UNHCR has provided some food supplies through the Bangkok Refugee Center and small financial assistance.  The social workers at the Jesuit Refugee Service have been doing an amazing job – they have been out in the water trying to help those who are isolated with food packages and trying to help with short term accommodation.  Church groups have also been helping with flood relief, but not specifically for refugees. There is some complaint from refugees and human rights organizations that their request for UNHCR’s rescue and assistance was refused given the limited capacity that UNHCR has available.

But for those who do have to evacuate there are ongoing doubts and concerns.  The refugees have told me that they are concerned about whether landlords will allow them back into their accommodation; whether they will have to pay exorbitant fees to get their belongings back or to again be able to rent their apartments.

Our clients, already vulnerable, will only be further marginalized by this disaster.

4. This is the second period of difficulty AAT has worked through in the last two years, the first one being the period of unrest and violence in May 2010 when clashes broke out between the red shirts and yellow shirts.
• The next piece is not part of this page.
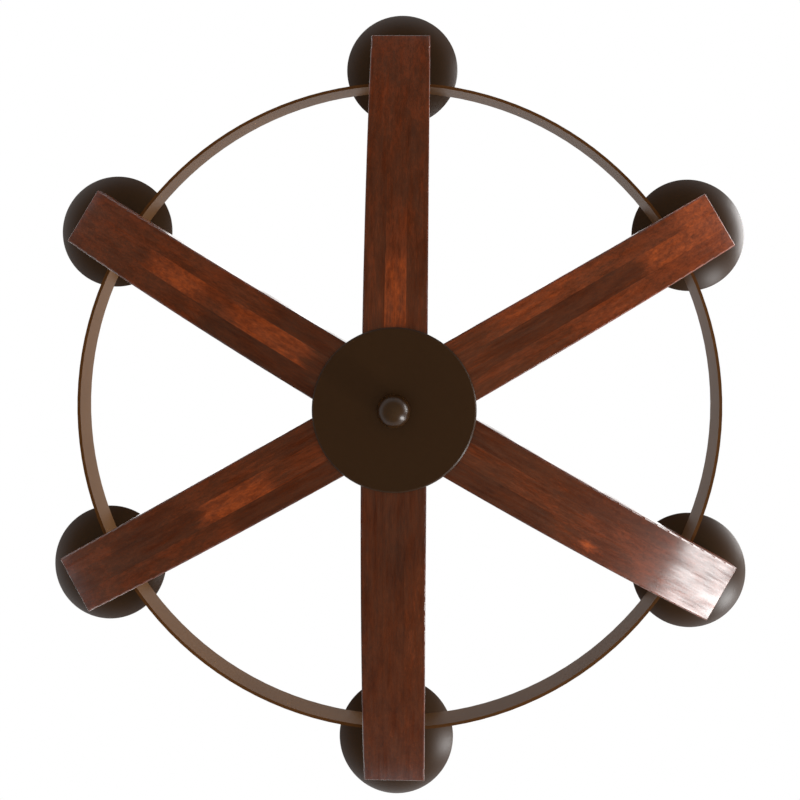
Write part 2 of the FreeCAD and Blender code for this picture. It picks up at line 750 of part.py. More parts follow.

How is this time different for Asylum Access Thailand and its refugee clients?

MT: Well, with political unrest you can avoid the danger.  With a natural disaster, you don’t have a choice!

It will be interesting to see what happens after the flood dissipates.  There are criticisms by local public here that the Government has performed poorly.  Will that lead to more protests and political unrest?  Only time will tell.

The challenge for Asylum Access Thailand in a tense domestic political environment is how can we create an advocacy space for refugee rights?  It’s not easy.  But, if anything, when you see the resilience of refugees during a time such as this, you realize that the pursuit of human dignity for all human beings surely is something worth fighting for. It drives you to do more and we will continue to meet that challenge.